Fork me on GitHub
#beginners
<
2022-08-28
>
Ben Lieberman16:08:18

a little confused by the arity of recur. trying to figure out a little function to walk through some simple html but this (not complete yet) doesn't work:

(loop [head (:content (as-hickory parsed-doc))]
  (cond-> head
    (vector? head) (recur (rest head))
    (map? head)))
bc it says recur is getting two args? Is not rest head returning the tail of the seq as one thing?

Bob B16:08:31

Are you definitely meaning to use cond-> instead of cond? In this case, assuming head is a vector, it would get threaded into the recur form, meaning it would get two args.

Ben Lieberman16:08:06

yea I realized shortly after I posted that I needed cond instead of the cond->

Eric Honsey22:08:43

Downside of loop / recur is that it needs to be in a tail position within your expressions. So cond doesn’t help here and you need an ugly arrow structure via if

(loop [head (:content (as-hickory parsed-doc))]
  (if (vector? head)
    (recur (rest head))
    (if (map? head)
      ;; Replace with your recur form on a map data structure
      (recur (rest (map second head))))))

Ben Lieberman23:08:16

I guess something in clojure.walk would probably be helpful here

skylize01:08:10

Currently you are not recurring if it's a map. Does that case really need to be in the loop? Simplifies the logic if you can deal with that ahead of time. In the case of vec, rest is going to be an IndexedSeq that fails the vector? test. You'll generally be testing for seq? here instead. recur takes the same number of arguments as your loop , where loop is basically equivalent to using fn. You might grock the number of args question more easily if you start with a regular anonymous function instead of the more explicit loop.

(fn [param1 param2]
 (compute-stuff)
 (recur arg1 arg2)) ;; recur calls the surrounding anon function

(fn my-fn [param1 param2 param3]
 (compute-stuff)
 (recur arg1 arg2 arg3)) ;; recur is like calling my-fn, except it performs stack eliding

Ben Lieberman02:08:51

yeah that's my fault for omitting that part @U90R0EPHA... I was initially so confused by the very obvious error I was making with cond vs cond-> that I did not continue on writing out the body of the function. but thanks for your tips, that is good to know

Russ Olsen13:08:21

So a few things tangentially related to the original question: • When I have trouble working out why my loop/recur isn’t doing what I want, I will usually pull the loop out into its own function with a conditional recur at the end. • I also try to ask myself how deep the thing I’m trying to recur on is likely to be. So if I am just recursively descending an html file, ah maybe just doing a vanilla recursion is fine. If I’m doing (factorial 10000000) maybe not. • And finally, as a beginner I tended to think in terms of loops instead of things like map, reduce, dorun and doall.

Ben Lieberman15:08:25

ok so Programming Clojure convinced me I should stop using loop /`recur` and I came up with a much nicer solution using this transducer but how can I get it so that I don't have to do each step twice like here

(defn transduce-html [html] 1 reference
  (->> html
       (mapcat :content)
       (filter (fn [el] (if (string? el)
                          (not (string/blank? el))
                          (:content el))))
       (mapcat :content)
       (filter (fn [el] (if (string? el)
                          (not (string/blank? el))
                          (:content el))))))

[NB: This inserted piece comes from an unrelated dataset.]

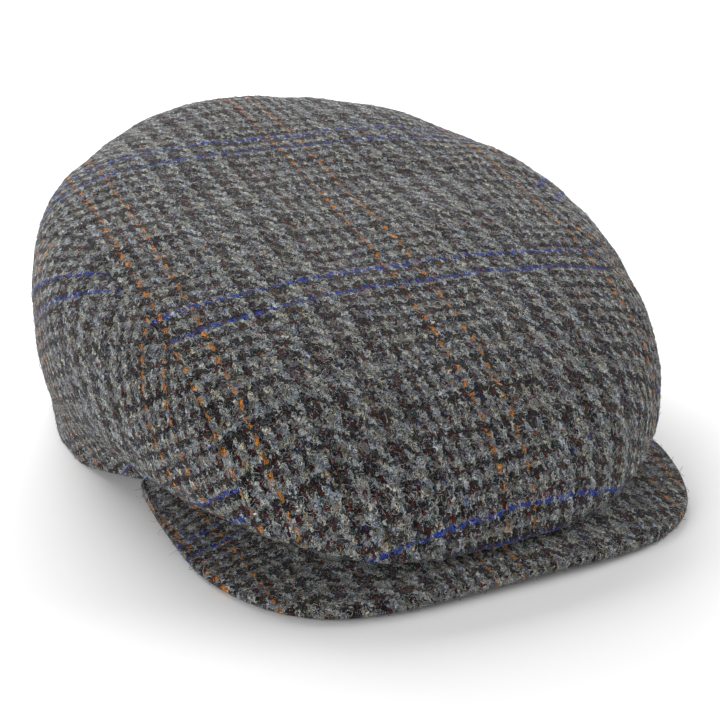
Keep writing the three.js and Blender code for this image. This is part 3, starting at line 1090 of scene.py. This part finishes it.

(into [] (transduce-html head))
would it be simplest to just turn it into this
(defn transduce-html [html] 1 reference
  (->> html
       (mapcat :content)
       (filter (fn [el] (if (string? el)
                          (not (string/blank? el))
                          (:content el)))))
and call it twice?

skylize21:08:55

Definitely not a transducer. Note that using`into` with a transducer would be 3-arity (into to xform from), while you are (correctly) calling it with 2-arity (into to from), where from is the result of calling (transduce-html head). --- You can use let to define a local function to call as many times as you need.

(defn my-fn [x]
 (let [local-fn (fn [y] do-stuff)]
  (-> x do-stuff do-stuff do-stuff do-stuff)))
But it seems like you are trying to parse a DSL that translates to HTML. Because HTML and DSLs that translate to it are recursive tree structures, you probably want recursion for parsing. Passing the tree through your function twice, as done here, means you will get exactly 2 levels of the hierarchy, and no deeper. If that is sufficient for your use-case, then go for it.

Ben Lieberman01:08:27

What makes this not a transducer? Is it because of using ->>? I was under the impression that functions like mapcat and filter return transducers when they are not given a collection, which I guess I am here using ->> but only when I call the function right? If so what would make this into one? Removing the threading macro? I think the basics I understand but I'm definitely lost about the last part like using reduced? and eduction and all that

skylize01:08:11

But your are giving it a collection. You are not acually using a 1-arity version of mapcator filter, even though you only type the first argument. The threading macro rewrites your code to include in the collection as the final argument.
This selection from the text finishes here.